# Sound proofing Case 970 tractor cab



## Braaaap (Oct 20, 2015)

Just wondering what I can do to help quiet it down in the cab? All of the interior foam stuff is all worn out and basically not there anymore. I am going to replace all of the interior foam pieces with one of the kits that they sell on the internet. Does anyone recommend which kit to buy? Do they fit well? Thanks


----------



## CowboyRam (Dec 13, 2015)

I bet you could give All States Ag parts a call and they could tell you what one you need.

https://www.tractorpartsasap.com/default.asp

877-530-4430


----------



## stack em up (Mar 7, 2013)

Fehr Cab Interiors. High quality and cut perfectly to fit.

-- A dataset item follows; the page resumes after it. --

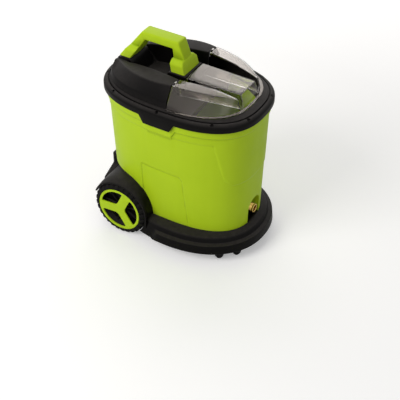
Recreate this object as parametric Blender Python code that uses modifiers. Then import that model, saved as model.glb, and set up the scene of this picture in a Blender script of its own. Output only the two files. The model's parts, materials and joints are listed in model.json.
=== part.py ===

Put sound deadener/heat shield on the firewall and under the floor mat. Makes it not so miserable in the cab.


----------



## Braaaap (Oct 20, 2015)

Thanks Cowboy


----------



## Braaaap (Oct 20, 2015)

Thanks Stack


----------



## Vol (Jul 5, 2009)

I have used Fehr and there kits are really nice and well fitting and I prefer them....but not cheap.

Regards, Mike


----------



## mlappin (Jun 25, 2009)

Like several others said, go with Fehr, high quality kits that are usually better than the OEM.


----------



## Braaaap (Oct 20, 2015)

Does anyone have any pics of one of these kits installed


----------